The transfer characteristics (the drain current (IDS) vs. gate voltage) of the ion-gel-gated transistors were measured by biasing from VG = −3 V to 3 V at a scanning speed of 70 mV/s using an Agilent 4156 C at room temperature. The output characteristics (IDS vs. the source-drain voltage (VDS)) were measured by scanning VDS from 0 V to 1 V at a scanning speed of 70 mV/s.
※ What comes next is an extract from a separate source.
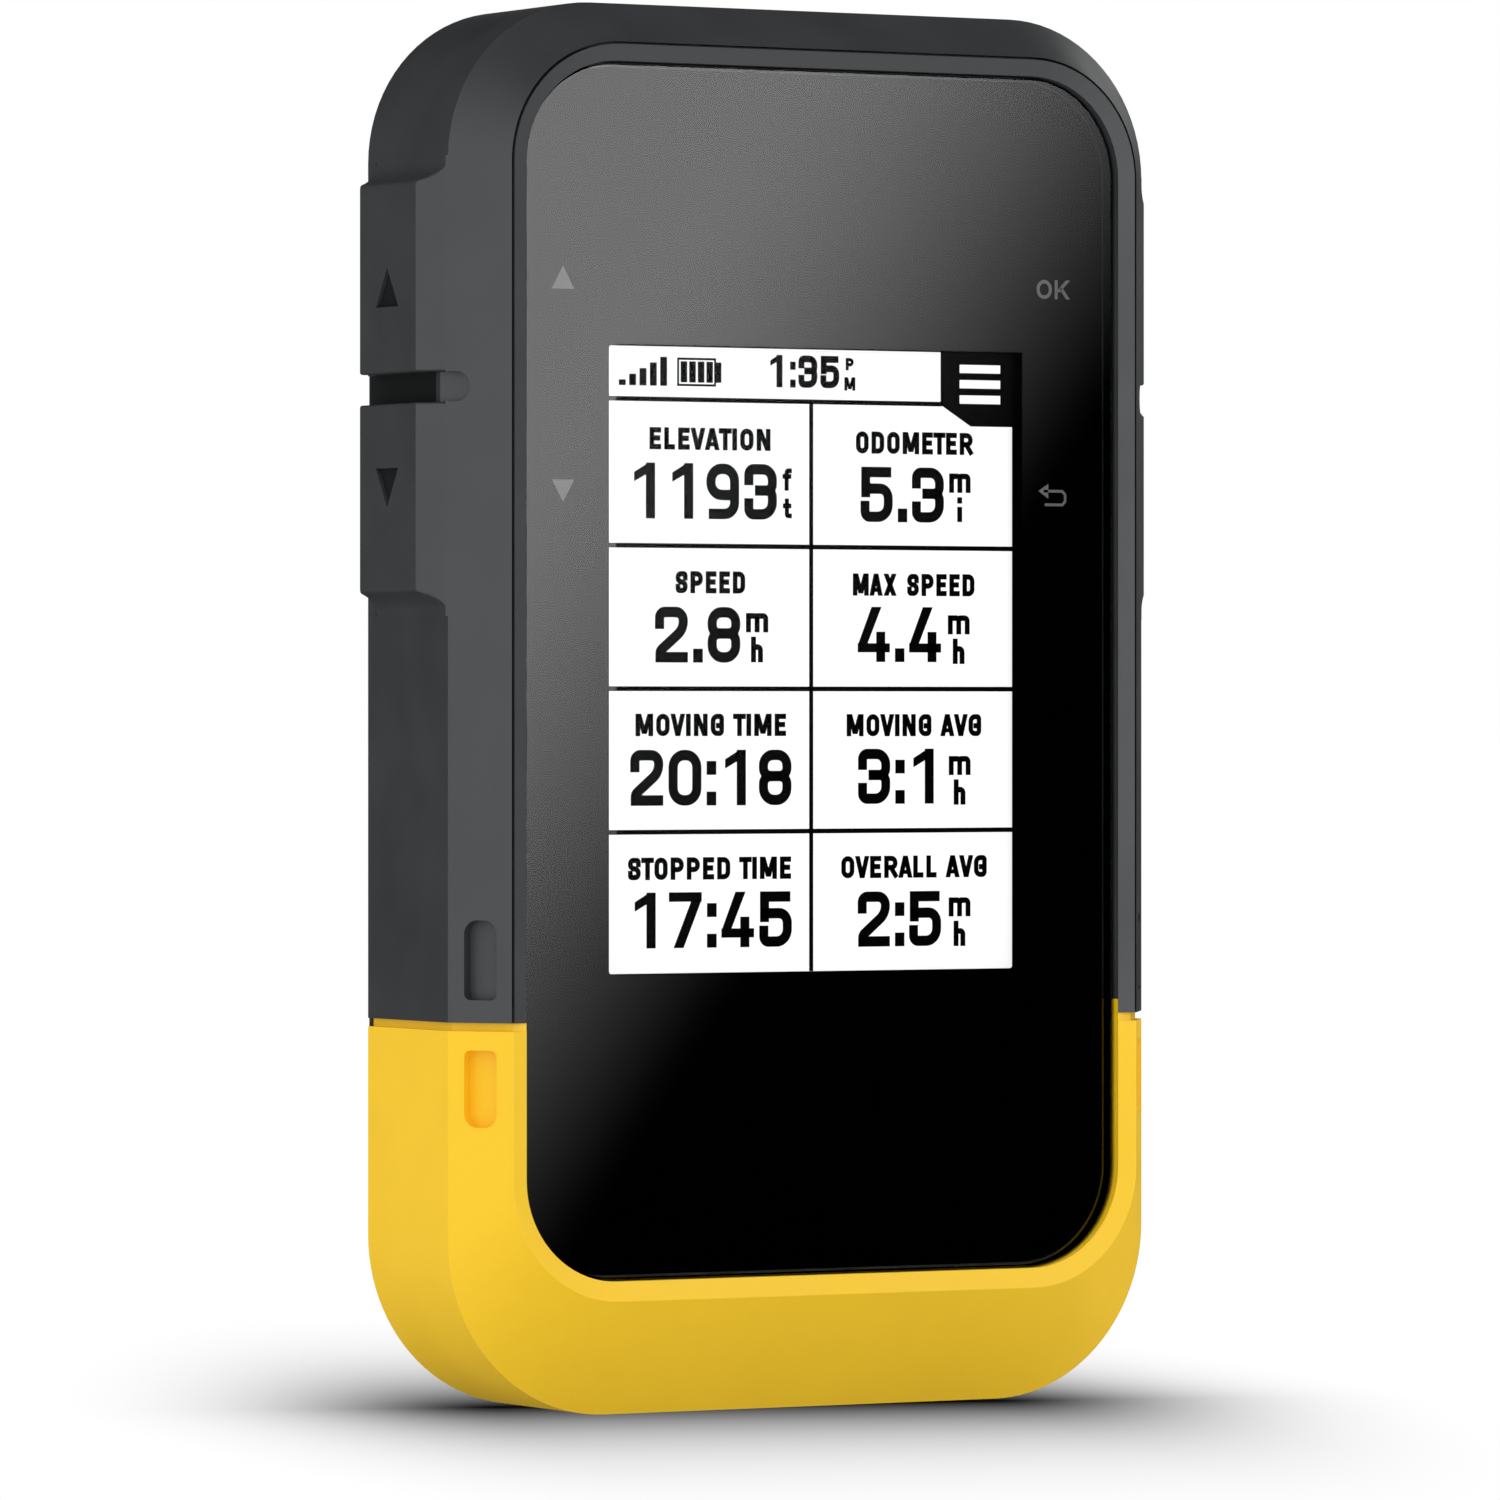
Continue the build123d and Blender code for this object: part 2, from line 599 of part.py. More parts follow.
with BuildPart() as case_screws:
    for x, z in CASE_SCREWS:
        disc(x, z, 1.9, 4.0, 5.4)
        disc(x, z, 0.96, -5.5, 4.0)
        disc(x, z, 0.7, 4.7, 5.4, Mode.SUBTRACT)
save(case_screws, "case_screws")

# ---- Rear connector -------------------------------------------------------------------------
with BuildPart() as usb_board:
    block(-7, 7, 0, 10.1, 83.0, 83.8)
save(usb_board, "usb_board")

with BuildPart() as usb_socket:
    block(-3.9, 3.9, 2, 11.0, 83.8, 88.0)
    block(-3.5, 3.5, 4, 11.0, 84.4, 87.6, Mode.SUBTRACT)
    block(-2.6, 2.6, 4, 10.4, 86.0, 86.7)
save(usb_socket, "usb_socket")

with BuildPart() as usb_flex:
    block(-6, 6, BOARD_BACK, 0, 95.3, 95.5)
    block(-6, 6, -0.2, 0, 83.0, 95.3)
save(usb_flex, "usb_flex")

with BuildPart() as port_cap:
    slab(outline(CAP_HALF, CAP_LOW, CAP_PIVOT_Z, 1.3, 0.3), CAP_INNER, BACK_Y)
    with BuildSketch(Plane.YZ.offset(-CAP_HALF)):
        with Locations((CAP_PIVOT_Y, CAP_PIVOT_Z)):
            Circle(0.7)
    extrude(amount=2 * CAP_HALF)
    block(-4.4, 4.4, 11.4, CAP_INNER, 84.6, 88.5)
save(port_cap, "port_cap")

# ---- Batteries and contacts -----------------------------------------------------------------
def battery(x, nub_up):
    """One AA cell: can, end shoulder and raised positive button."""
    low = BAY_HIGH - 0.4 - NUB_LENGTH - CELL_LENGTH if nub_up else BAY_LOW + 0.4 + NUB_LENGTH
    with BuildPart() as cell:
        with BuildSketch(Plane.XY.offset(low)):
            with Locations((x, CELL_Y)):
                Circle(CELL_RADIUS)
        extrude(amount=CELL_LENGTH)
        fillet(cell.edges().filter_by(GeomType.CIRCLE), 0.5)
        nub_z = low + CELL_LENGTH if nub_up else low - NUB_LENGTH
        with BuildSketch(Plane.XY.offset(nub_z)):
            with Locations((x, CELL_Y)):
                Circle(2.7)
        extrude(amount=NUB_LENGTH)
    return cell


save(battery(-CELL_X, True), "left_battery")
save(battery(CELL_X, False), "right_battery")

with BuildPart() as lower_contact:
    block(-13, 13, -0.5, 9.5, BAY_LOW, BAY_LOW + 0.4)
save(lower_contact, "lower_contact")

with BuildPart() as upper_contacts:
    block(-13, -1.5, -0.5, 9.5, BAY_HIGH - 0.4, BAY_HIGH)
    block(1.5, 13, -0.5, 9.5, BAY_HIGH - 0.4, BAY_HIGH)
save(upper_contacts, "upper_contacts")

SPRING_WIRE = 0.35
SPRING_RADIUS = 3.2
SPRING_PITCH = 1.3
SPRING_HEIGHT = 4.3


def coil(x, base):
    """Contact spring standing on base."""
    with BuildPart() as spring:
        with BuildLine() as path:
            Helix(SPRING_PITCH, SPRING_HEIGHT, SPRING_RADIUS, center=(x, CELL_Y, base))
        with BuildSketch(Plane(origin=path.line @ 0, z_dir=path.line % 0)):
            Circle(SPRING_WIRE)
        sweep(is_frenet=True)
    return spring.part


left_spring = coil(-CELL_X, BAY_LOW + 0.4 + SPRING_WIRE)
right_spring = coil(CELL_X, BAY_HIGH - 0.4 - SPRING_WIRE - SPRING_HEIGHT)
with BuildPart() as contact_springs:
    add(left_spring)
    add(right_spring)
save(contact_springs, "contact_springs")

# ---- Battery door, seal, latch --------------------------------------------------------------
with BuildPart() as battery_door:
    slab(outline(DOOR_HALF, DOOR_LOW, DOOR_HIGH, 4.5, 4.5), DOOR_INNER, BACK_Y)
    fillet(battery_door.faces().sort_by(Axis.Y)[-1].edges(), 0.4)
    disc(0, LATCH_Z, 7.25, 10.3, DOOR_INNER)
    disc(0, LATCH_Z, DISH_RADIUS, DISH_FLOOR, BACK_Y, Mode.SUBTRACT)
    disc(0, LATCH_Z, 1.65, 10.3, DISH_FLOOR, Mode.SUBTRACT)
    slab(outline(17.1, 21.0, 79.7, 2, 2), DOOR_INNER, 12.9, Mode.SUBTRACT)
    slab(outline(16.3, 21.8, 78.9, 1.2, 1.2), DOOR_INNER, 12.9)
    for x in (-14.2, 14.2):
        for z in (27, 33, 39, 45, 51, 57, 63, 69, 75):
            with BuildSketch(at_depth(BACK_Y)) as rib:
                with Locations((x, z)):
                    SlotOverall(4.4, 1.4)
            extrude(rib.sketch, amount=0.4, mode=Mode.SUBTRACT)
    for z in (35, 57):
        disc(0, z, 0.8, DOOR_INNER, BACK_Y, Mode.SUBTRACT)
save(battery_door, "battery_door")

with BuildPart() as door_seal:
    slab(outline(17.0, 21.1, 79.6, 1.9, 1.9), 12.1, 12.88)
    slab(outline(16.4, 21.7, 79.0, 1.3, 1.3), 12.1, 12.88, Mode.SUBTRACT)
save(door_seal, "door_seal")

RAIL_LOW = 29.0
RAIL_HIGH = 63.0
RAIL_TOP = 15.5
with BuildPart() as mount_spine:
    slab(outline(2.5, RAIL_LOW, RAIL_HIGH, 2.2, 2.2), BACK_Y, 14.5)
    slab(outline(4.5, RAIL_LOW, RAIL_HIGH, 2.5, 2.5), 14.5, RAIL_TOP)
    for z in (35, 57):
        disc(0, z, 0.7, BACK_Y, 15.0, Mode.SUBTRACT)
save(mount_spine, "mount_spine")

with BuildPart() as spine_screws:
    for z in (35, 57):
        disc(0, z, 1.4, 11.4, DOOR_INNER)
        disc(0, z, 0.68, DOOR_INNER, 14.9)
save(spine_screws, "spine_screws")

with BuildPart() as latch_screw:
    disc(0, LATCH_Z, 3.0, 11.8, 12.2)
    block(-2.6, 2.6, 12.2, 13.65, LATCH_Z - 1.1, LATCH_Z + 1.1)
    disc(0, LATCH_Z, 1.5, 4.6, 11.8)
    with BuildSketch(Plane.YZ.offset(-3)):
        with Locations((RING_Y, LATCH_Z)):
            Circle(0.62)
    extrude(amount=6, mode=Mode.SUBTRACT)
save(latch_screw, "latch_screw")

with BuildPart() as latch_clip:
    disc(0, LATCH_Z, 2.6, 9.6, 10.1)
    disc(0, LATCH_Z, 1.52, 9.6, 10.1, Mode.SUBTRACT)
    block(-0.9, 0.9, 9.6, 10.1, LATCH_Z, LATCH_Z + 3, Mode.SUBTRACT)
save(latch_clip, "latch_clip")

RING_HALF = 4.4
RING_CORNER = 1.0
RING_WIRE = 0.55
ring_corner_mid = RING_HALF - RING_CORNER + RING_CORNER * sin(radians(45))
ring_drop_mid = RING_CORNER - RING_CORNER * cos(radians(45))
with BuildPart() as latch_ring:
    with BuildLine(Plane(origin=(0, RING_Y, LATCH_Z), x_dir=(1, 0, 0), z_dir=(0, -1, 0))) as loop:
        bar_end = RING_HALF - RING_CORNER
        Line((-bar_end, 0), (bar_end, 0))
        ThreePointArc((bar_end, 0), (ring_corner_mid, -ring_drop_mid), (RING_HALF, -RING_CORNER))
        ThreePointArc((RING_HALF, -RING_CORNER), (0, -RING_CORNER - RING_HALF), (-RING_HALF, -RING_CORNER))
        ThreePointArc((-RING_HALF, -RING_CORNER), (-ring_corner_mid, -ring_drop_mid), (-bar_end, 0))
    with BuildSketch(Plane(origin=(0, RING_Y, LATCH_Z), z_dir=(1, 0, 0))):
        Circle(RING_WIRE)
    sweep(path=loop.wires()[0])
save(latch_ring, "latch_ring")
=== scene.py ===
import json
import math

import bpy
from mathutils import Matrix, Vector


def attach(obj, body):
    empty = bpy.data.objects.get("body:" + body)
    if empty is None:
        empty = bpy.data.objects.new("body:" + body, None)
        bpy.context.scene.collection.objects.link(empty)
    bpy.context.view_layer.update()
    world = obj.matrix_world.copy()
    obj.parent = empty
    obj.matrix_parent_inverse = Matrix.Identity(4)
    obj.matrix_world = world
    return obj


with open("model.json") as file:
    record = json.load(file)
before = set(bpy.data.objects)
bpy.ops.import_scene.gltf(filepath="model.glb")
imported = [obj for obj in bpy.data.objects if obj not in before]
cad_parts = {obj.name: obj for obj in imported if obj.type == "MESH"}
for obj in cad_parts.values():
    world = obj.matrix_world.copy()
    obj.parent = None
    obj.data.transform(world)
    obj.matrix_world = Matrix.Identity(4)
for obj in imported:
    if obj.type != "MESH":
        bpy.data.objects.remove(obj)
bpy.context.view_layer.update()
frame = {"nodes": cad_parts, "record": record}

# Lengths below are millimetres in the CAD frame unless they end in _M, and are scaled where they are used.
MM = 0.001
nodes = frame["nodes"]
scene = bpy.context.scene
scene.view_settings.view_transform = "Standard"

# The picture on the screen, its glow, and the anti-glare film over it
SCREEN_FRONT = -12.9
SCREEN_LEFT, SCREEN_RIGHT = -17.11, 16.75
SCREEN_LOW, SCREEN_HIGH = 31.74, 76.89
PAPER = (0.3, 0.3, 0.3)
PAPER_GLOW = 0.82
FILM_EDGE = 0.1
FILM_SHARE = 0.06

# The window
GLASS_IOR = 1.5
GLASS_TINT = (0.97, 0.975, 0.97)
WALL_FACING, FACE_FACING = 0.85, 0.95

# The cells' copper-coloured band
SLEEVE_LOW, SLEEVE_HIGH, SLEEVE_EDGE = 61.0, 90, 0.05
COPPER = (0.55, 0.25, 0.09)

# Noise runs from about NOISE_LOW to NOISE_HIGH
NOISE_LOW, NOISE_HIGH = 0.3, 0.7
GRAIN_HEIGHT_M = 0.00004


# ---- Materials --------------------------------------------------------------------------------
def new_material(name):
    material = bpy.data.materials.new(name)
    material.use_nodes = True
    tree = material.node_tree
    return material, tree, tree.nodes["Principled BSDF"]


def link(tree, source, target):
    tree.links.new(source, target)


def object_noise(tree, scale, detail=3.0, roughness=0.55, stretch=(1, 1, 1)):
    """Noise fixed to the object, with scale in features per metre."""
    place = tree.nodes.new("ShaderNodeTexCoord")
    mapping = tree.nodes.new("ShaderNodeMapping")
    mapping.inputs["Scale"].default_value = stretch
    noise = tree.nodes.new("ShaderNodeTexNoise")
    noise.inputs["Scale"].default_value = scale
    noise.inputs["Detail"].default_value = detail
    noise.inputs["Roughness"].default_value = roughness
    link(tree, place.outputs["Object"], mapping.inputs["Vector"])
    link(tree, mapping.outputs["Vector"], noise.inputs["Vector"])
    return noise.outputs["Fac"]


def ramp(tree, value, low, high, dark, light):
    """Colour that goes from dark to light while value goes from low to high."""
    node = tree.nodes.new("ShaderNodeValToRGB")
    node.color_ramp.elements[0].position = low
    node.color_ramp.elements[1].position = high
    node.color_ramp.elements[0].color = (*dark, 1)
    node.color_ramp.elements[1].color = (*light, 1)
    link(tree, value, node.inputs["Fac"])
    return node.outputs["Color"]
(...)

Calculation of the nanomesh capacitance

The ion-gel capacitance and the nanomesh (network-structured composite of the SWNTs and M13 phage) capacitance were connected in series. Therefore,

$$\frac{1}{{C}_{total}}=\frac{1}{{C}_{nanomesh}}+\frac{1}{{C}_{iongel}}$$
(1)

Note that, according to this equation, the component (i.e., nanomesh or ion gel) having the smaller capacitance dominates the overall capacitance, C total . However, when the nanomesh and ion gel have similar capacitance values, both values should be considered. The overall capacitance and the ion gel capacitance were measured to be ~48.70 μF/cm 2 and ~81.90 μF/cm 2 at 10 Hz, respectively. The nanomesh capacitance was estimated from these values using equation (1). The capacitance of the biologically assembled nanomesh with a U-SWNT:p8GB#1 molar ratio of 2:16 was calculated to be ~120.14 μF/cm 2.